Direct Relief and FedEx team up to deliver humanitarian help
“FedEx is a company run by an exceptional group of people. To see them using their expertise for humanitarian purposes is inspiring.”
Heather Bennett’s testimony exemplifies why we started our FedEx Cares Delivering for Good initiative, where we lend our global network and logistics expertise to organizations with mission-critical needs to help communities before, during and after crises.
Bennett is the vice president of partnerships and philanthropy for Direct Relief, an international nonprofit FedEx has worked with for nearly three decades to deliver medical relief supplies to healthcare professionals in vulnerable communities where disaster has struck.
While Direct Relief expertly manages the relationships to obtain the needed supplies, they need help getting the supplies to people who need them.
“It didn’t make sense for us to reinvent the wheel when FedEx already had established operations in these areas,” explained Bennett. “Their charter flights and transportation support have been game-changing for us and allowed us to scale.”
Planning for a charter usually begins 7-10 days before it departs. While Direct Relief is getting the cargo together, FedEx is organizing the flight, lining up on-the-ground support to meet the plane, and researching the destination airport’s current conditions, safety, and security. Simultaneously, FedEx trucks arrive at Direct Relief’s warehouse in Santa Barbara, CA to take the supplies to our facility in Memphis, Tennessee, where they are then loaded onto a plane.
Dave Lange, head of Charter Operations for FedEx, says Direct Relief is a great relief organization to work with on these missions – and that collaboration is key.
Daily conference calls between FedEx and Direct Relief review the size of the load, the proper build out to optimize space on each flight, the required paperwork for dangerous goods, customs, and clearances.
“Lead time is always our main concern, but we have an extensive checklist to confirm everything is covered,” explained Lange. “At the end of the day, people’s lives are at stake and it’s vital we act quickly, safely and securely to deliver the supplies on time.”

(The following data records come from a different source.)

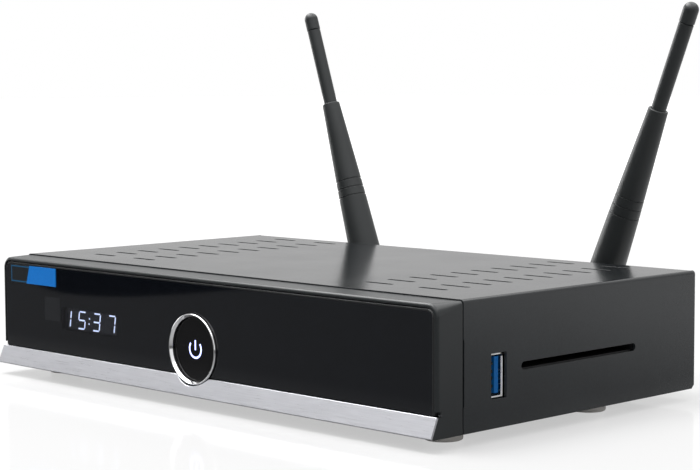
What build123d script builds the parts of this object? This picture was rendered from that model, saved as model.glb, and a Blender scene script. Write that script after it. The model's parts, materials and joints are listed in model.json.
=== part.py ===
from build123d import *
import math
import os

# Satellite tv receiver with two hinged aerials. Millimetres.
# While modelling, X points right as seen from the front, Y points to the rear with 0 at the
# cover's front edge, and Z points up with 0 at the case's underside. On export every sub-part
# is shifted so that the origin is the middle of the whole footprint, at the underside of the feet.

# ---- Case sheet metal ----
case_width = 220.0
case_height = 40.0
cover_depth = 116.4
sheet = 1.0
cover_bend_radius = 1.2
cover_lip_height = 7.0
cover_corner_cut = 1.3
tray_flange_height = 6.5
tray_wall_setback = 2.2
sheet_gap = 0.1
rear_flange_depth = 8.0
rear_flange_width = 150.0

# ---- Vent slots ----
vent_length = 12.0
vent_width = 1.2
vent_rows = 10
vent_first_row = 15.8
vent_rear_gap = 9.7
vent_side_gaps = (50.0, 26.7)
floor_vent_columns = (15.0, 38.0)

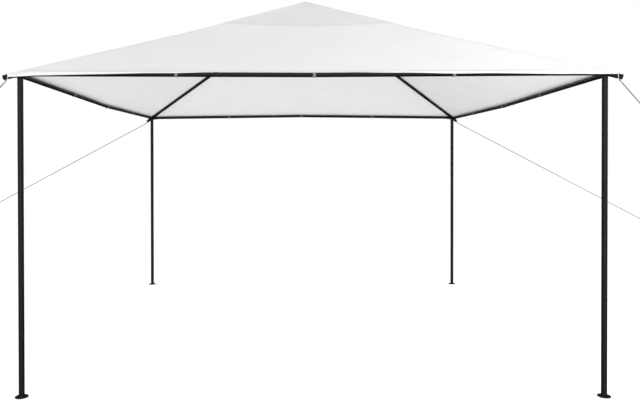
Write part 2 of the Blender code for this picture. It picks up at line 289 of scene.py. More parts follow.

Last summer, FedEx worked with Direct Relief on three flights over the span of six weeks to deliver 130 tons of medical aid to Mumbai and Delhi, India. The supplies included more than 2 million face masks, more than 1 million gloves, nearly 5,000 oxygen concentrators and other PPE items.
Then, when the crisis in Ukraine began, FedEx immediately approached Direct Relief and asked what we could do to help. “FedEx wanted to move faster than we could because of the logistics of working in a war zone and the uncertainty about getting supplies into the country,” said Bennett. “But that’s a good problem to have – A company that understands the importance of our work and is so eager to support our mission.”
In the end, three flights were organized to deliver lifesaving supplies to Warsaw, Poland. These shipments included 76 tons of medical aid that will impact at least 1.7 million people. Items included an emergency field hospital, emergency and chronic disease medicines, trauma and wound care, oxygen concentrators and more.
“We are honored to be a small part of the work Direct Relief is doing,” said Lange. “We understand they have an important job to do and we want to assist with that. As a company, we are a global citizen and a part of the fabric of the cities and countries being supported. We want to make sure we do our part.”